[ICML 2024] Graph-enhanced Large Language Models in Asynchronous Plan Reasoning

My first project in DPhil! Very excited to have collaborated with fantastic researchers!


TL;DR: Off-the-shelf graph prompting consistently improves LLM performance in asynchronous planning.

1. We automatically generate and open-source a high-quality dataset for asynchronous planning which requires both sequential and parallel efficient sheduling.

2. We find that LLMs are extremely poor when they are not supplied with detailed task illustrations for efficient asynchronous planning.

3. We propose an off-the-shelf prompting method Plan Like a Graph (PLaG) and we show that PLaG consistently boosts SOTA model performance over all complexity levels.

4. Despite the performance boost, we still find that LLMs tend to suffer from severe degradataion with increasing task complexities, which highlights the limitations of using LLMs to simulate digital devices.


[LREC-COLING 2024] Probing Large Language Models for Scalar Adjective Lexical Semantics and Scalar Diversity Pragmatics

A short version of my master thesis!.


TL;DR: LLMs are quite good at scalar adjective lexical semantics but not at scalar diversity pragmatics.

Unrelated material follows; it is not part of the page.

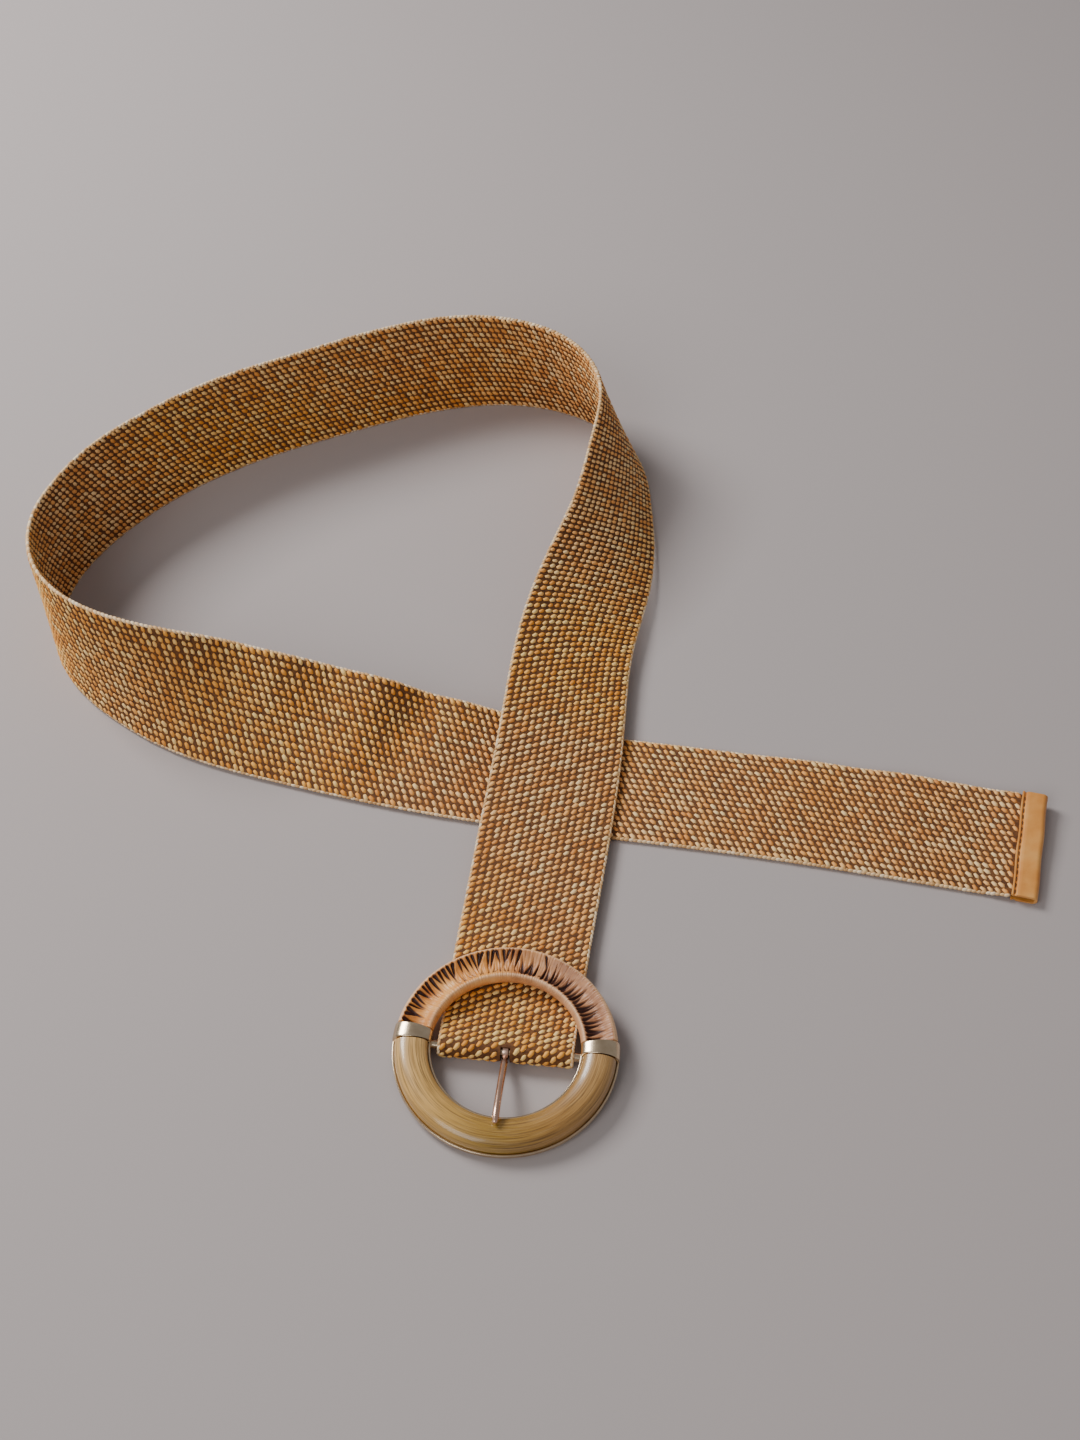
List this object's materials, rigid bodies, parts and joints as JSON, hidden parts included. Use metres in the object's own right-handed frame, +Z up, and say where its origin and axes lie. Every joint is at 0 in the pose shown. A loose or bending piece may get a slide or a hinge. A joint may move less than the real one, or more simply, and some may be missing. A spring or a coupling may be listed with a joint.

Scalar adjectives pertain to various domain scales and vary in intensity within each scale (e.g. certain is more intense than likely on the likelihood scale). Scalar implicatures arise from the consideration of alternative statements which could have been made. They can be triggered by scalar adjectives and require listeners to reason pragmatically about them. Some scalar adjectives are more likely to trigger scalar implicatures than others. This phenomenon is referred to as scalar diversity. In this study, we probe different families of Large Language Models such as GPT-4 for their knowledge of the lexical semantics of scalar adjectives and one specific aspect of their pragmatics, namely scalar diversity. We find that they encode rich lexical-semantic information about scalar adjectives. However, the rich lexical-semantic knowledge does not entail a good understanding of scalar diversity. We also compare current models of different sizes and complexities and find that larger models are not always better. Finally, we explain our probing results by leveraging linguistic intuitions and model training objectives.